Tue Nov 22 09:10:36 EST 2005

I'm not familiar with the mmap interface, but these insertion tricks
sound like they solve a particularly unpleasant problem of IDL that I
hit a lot.

It's considered nice in CS to allocate space on the fly, since it
keeps your allocation with the code that uses it.  It's particularly
useful if you have an unknown amount of data coming in.  To that end,
I have a routine, concat, that allows you to tack on an array to any
side of an existing array:

x = concat(2, x, y)

puts x next to y in the second dimension.  The arrays may have any
dimension and shape.  If they're different shapes, concat fills any
void space in with a pad value.  If I'm reading in a dataset of some
thousands of images, I can just put that in a loop and then ask the
final array how big it is, rather than "peeking" at some ancillary
data to find out how much space to pre-allocate in x.  The
pre-allocation line (which has to be outside the loop in IDL, or has
to be protected by an if) is unnecessary.

That's just one use.  There are many more, and options I'm not
discussing.

There are two problems with a non-mmapped approach to implementing
concat.  First, each call to concat allocates a new, larger array of
the necessary kind and copies in the existing data.  So obviously, it
gets slow very soon, copying all the data that has been read so far
over and over again.  Also, it's not possible to make an array that
contains more than half the RAM.

Having the ability to insert data would be an immense help here.
You'd just insert onto the end, or the side (which is a series of
interior insertions under the hood).  No extra copies happen, and both
problems are solved.

Concat solves a bunch of problems in IDL that Python may not have,
such as allowing x to be undefined in the initial loop iteration
(IDL's array syntax does not let you concatenate an array with an
undefined object).

So, I would make extensive use of this capability, and I think it
might become the default way to read in large datasets, particularly
if they are of variable size, or if data elements might be examined
and discarded during the reading process (so that even if you knew the
total number of elements, you would not know the final space you'd
need, you'd have to overallocate, and you'd need to reshape at the end
of the loop in order not to have a bunch of empty space in your array.

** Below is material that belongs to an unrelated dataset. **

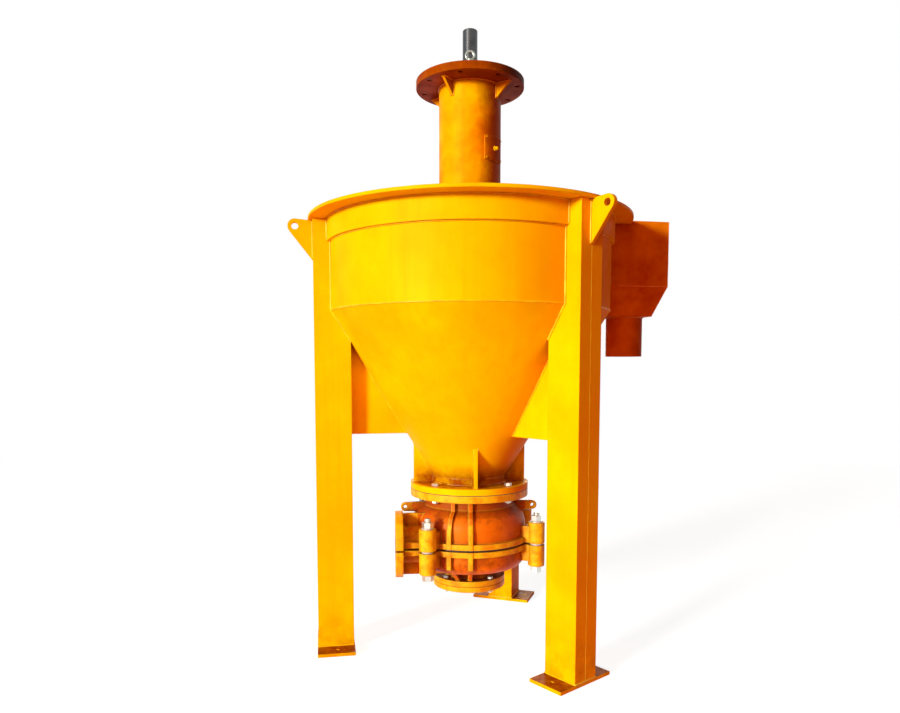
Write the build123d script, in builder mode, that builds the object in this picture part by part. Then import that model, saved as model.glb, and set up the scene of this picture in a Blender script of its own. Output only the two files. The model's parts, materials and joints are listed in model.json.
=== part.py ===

Once I had an mmapped array, I suppose use would be pretty generic.  I
often need to take a cut or slice through all the data.  For example,
say I have a 3D stack of images.  Yesterday I looped over X and Y,
extracted all the Z values at a given X,Y, and did sigma rejection to
find bad pixels.  Then I poked in the median value for each outlier.
I don't have any particular operations I can think of that I only do
on large images.

I have hit the 2GB limit recently, but fortunately only have 2 32-bit
machines left.  The 2GB limit does put a damper on things!  You'll see
a lot more call for mmapped files in the coming years.  For the
reasons given above, I think that will be true even if RAM does grow
with dataset size.

--jh--